Toda mulher durante o pré-natal, trabalho de parto e pós-parto tem direito a uma acompanhante e isso é garantido por lei (Lei nº 11.108). Além disso, também há o respaldo do ECA [Estatuto da Criança e do Adolescente] e do Estatuto do Idoso para garantia de acompanhante de adolescentes, idosos e deficientes. Porém, nem todo hospital cumpre esses normas. Aqui na maternidade, todo paciente tem direito a um acompanhante, de livre escolha da mulher. O que diretamente impactou no atendimento aos pacientes e acompanhantes foi o corte das refeições dos acompanhantes. Muitos vêm do interior, não têm condição financeira. Outro dia tinha uma acompanhante que estava há 2 dias sem comer nada. Apenas tomava água e beliscava um pouco da comida da paciente porque não tinha dinheiro para comer. Quando esses casos chegam aos ouvidos do Serviço Social ou da Nutrição, elas intervêm, solicitando autorização da direção para liberar as refeições. Mas são exceções. Esses cortes afetam a equipe, que trabalha sob estresse, que pode ser mandada embora a qualquer momento. É uma equipe vulnerável e isso afeta o trabalho desempenhado.

Os atrasos e cortes começaram no ano passado, durante o mandato do prefeito Paulo Garcia (PT), mas o problema persiste agora, sob o mandato do novo prefeito, Iris Rezende (PMDB). Perguntamos se os trabalhadores têm pressionado a prefeitura, de alguma forma, tanto durante o governo anterior quanto durante o governo atual, e se estão pressionando, também, a fundação que administra o hospital:

Houve paralisações no ano passado apenas dos servidores públicos municipais. Aqui já houve conversa dos trabalhadores sobre alguma paralisação e/ou greve. Isso chegou nos ouvidos da diretoria administrativa que informou que, caso isso ocorra, o salário será cortado. Se há alguma pressão da FUNDAHC com a secretaria de saúde, nós não estamos sabendo.

Acho que a maior pressão seria com uma paralisação, greve, divulgar toda essa situação na mídia. Mas as pessoas estão bem paralisadas. Há um desânimo geral no hospital, medo de demissão, estresse pela falta de pagamento, contas atrasadas. Tem gente que não tem mais comida em casa e não tem dinheiro para comprar. Foi criado um grupo de trabalhadores que tentaram organizar uma paralisação, se filiar em outro sindicato (Sindicato dos Trabalhadores da Saúde – STS) porque nosso sindicato (Sindicato dos Empregados em Fundações Privadas – SEFPRIG) é pelego. Mas ficou só na fala… falta organização, mobilização.

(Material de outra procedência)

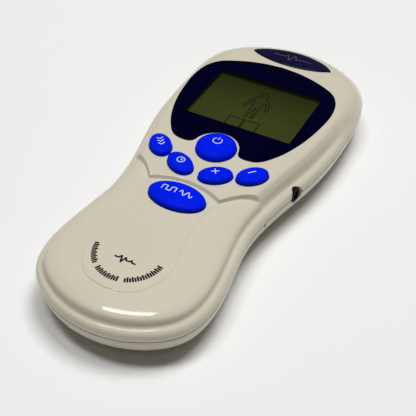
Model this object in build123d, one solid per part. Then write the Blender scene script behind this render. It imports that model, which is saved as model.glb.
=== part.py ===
from build123d import *
import math
import os

# Pocket TENS unit lying on its back, in millimetres.
# Origin: middle of the footprint, on the resting plane.  +Z is out of the key
# face, +Y towards the display end, +X towards the side jack.

# ---- driving dimensions ------------------------------------------------------
HALF_LENGTH = 78.2      # parting outline, along Y
HALF_WIDTH = 34.4       # widest, beside the display
FACE_Z = 20.0           # display and key plateau
GRIP_Z = 19.0           # lower, hand-held part of the face
PARTING_Z = 10.8        # plane where the two case halves meet
WALL = 2.2              # case wall
ROOF_Z = 17.6           # inside of the face
SHELL_GAP = 0.15        # visible line between the halves

PILLOW_INSET = 3.4      # face pillow stands this far inside the outline
PILLOW_ROUND = 2.4
RIM_TOP_Z = 14.4        # top of the bulging rim around the pillow
RIM_ROUND = 3.0
CAVITY_INSET = 5.2      # inside of the pillow wall
CAVITY_STEP_Z = 12.3    # below this the cavity widens into the rim

PLAN_POINTS = 44        # points that carry an inset outline

HULL_RUN = 7.0          # how far the underside pulls in
HULL_RISE = 7.2         # height over which it does so
FLOOR = 1.8             # underside wall

KEY_PLAY = 0.25         # key to hole, all round
KEY_CROWN = 0.85        # height of the key dome
KEY_PROUD = 1.25        # straight side of a key above the face
FLANGE = 0.45           # retaining flange around each key
FLANGE_Z = 16.6
FLANGE_THICK = 0.9
PILL_R = 2.0
PILL_THICK = 0.4

BOARD_Z = 13.7          # underside of the main board
BOARD_THICK = 1.6
BOARD_TOP = BOARD_Z + BOARD_THICK
MAT_THICK = 0.4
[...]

As pessoas têm medo de se mobilizar e perder o emprego.

Questionamos se os atrasos e cortes têm atingido profissionais de diferentes categorias (médicos, enfermeiros, psicólogos, assistentes sociais, nutricionistas, etc.) da mesma forma, e de que modo as diferentes categorias têm reagido a essa situação:

Os trabalhadores que são contratados (que não são celetistas), especialmente médicos, não vêm trabalhar se não receberem. Vários atendimentos já foram cancelados porque o médico não veio trabalhar por não ter recebido.

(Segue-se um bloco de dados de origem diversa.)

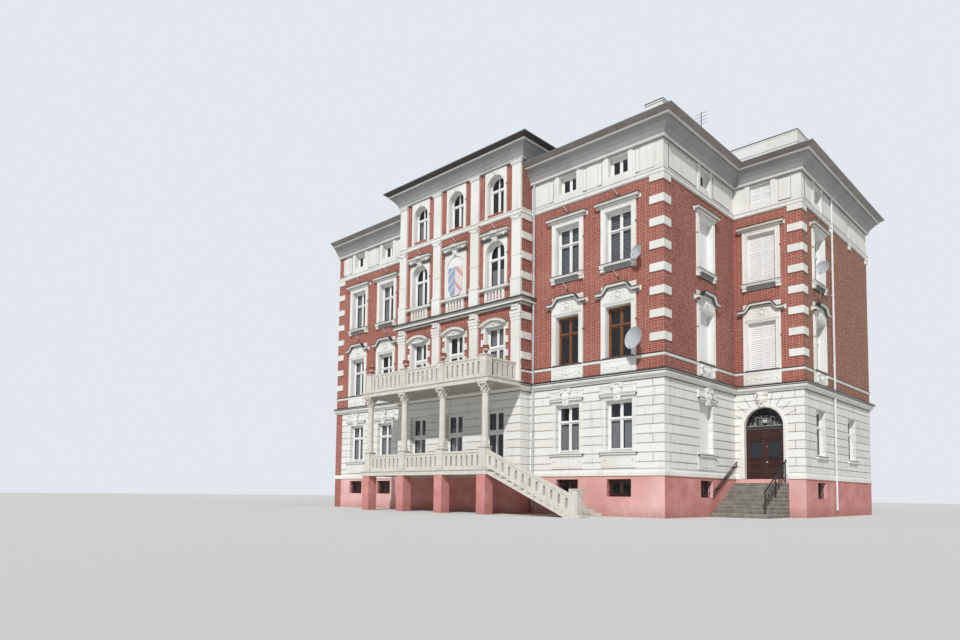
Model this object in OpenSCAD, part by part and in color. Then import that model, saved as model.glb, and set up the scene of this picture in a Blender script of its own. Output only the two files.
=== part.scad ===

E, quando perguntamos se os atrasos e cortes têm ocorrido, também, em outras unidades administradas pela FUNDAHC, nos responderam:

Os atrasos e cortes têm ocorrido em todas essas instituições também.

Sobre a posição do sindicato, o SEFPRIG, os trabalhadores nos relataram o seguinte:

Houve uma única mobilização do sindicato para fazer uma reunião no começo de janeiro, porém eles mesmos cancelaram. Faz muitos meses que o sindicato nem aparece aqui na maternidade. Se o sindicato tem feito alguma mobilização com a fundação, nós também não estamos sabendo. Há um porém. Nenhum trabalhador do HMDI é filiado a esse sindicato e o presidente do sindicato justificou o descaso com nossa situação com base nisso.

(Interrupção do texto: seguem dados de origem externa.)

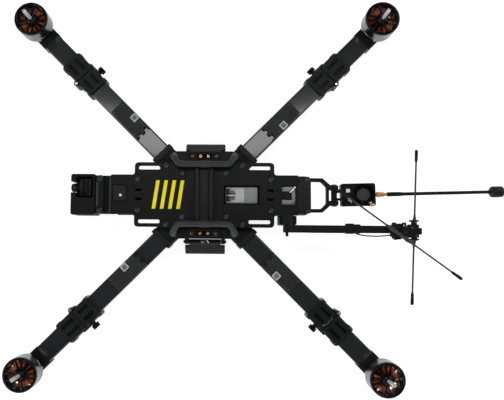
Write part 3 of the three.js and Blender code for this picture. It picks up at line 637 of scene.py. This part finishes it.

Segundo os trabalhadores, por fim, a situação tem sido abafada:

Os cortes e atrasos estão bem abafados pela mídia. Acho que os pacientes e a população em geral nem estão sabendo das coisas que estão acontecendo.

Segundo umas das trabalhadoras com quem conversamos, porém, a perspectiva, no futuro imediato, é de deflagração de greve:

Hoje [09/02] teve uma assembléia, com a presença do sindicato dos médicos e enfermeiros. Os médicos estão de greve a partir da meia noite de hoje e os enfermeiros também vão entrar. Mas o SEFPRIG nem apareceu nessa assembléia. Há uma conversa com o Sindicato dos Trabalhadores da Saúde (STS) para que eles possam nos representar, já que o nosso sindicato não nos representa.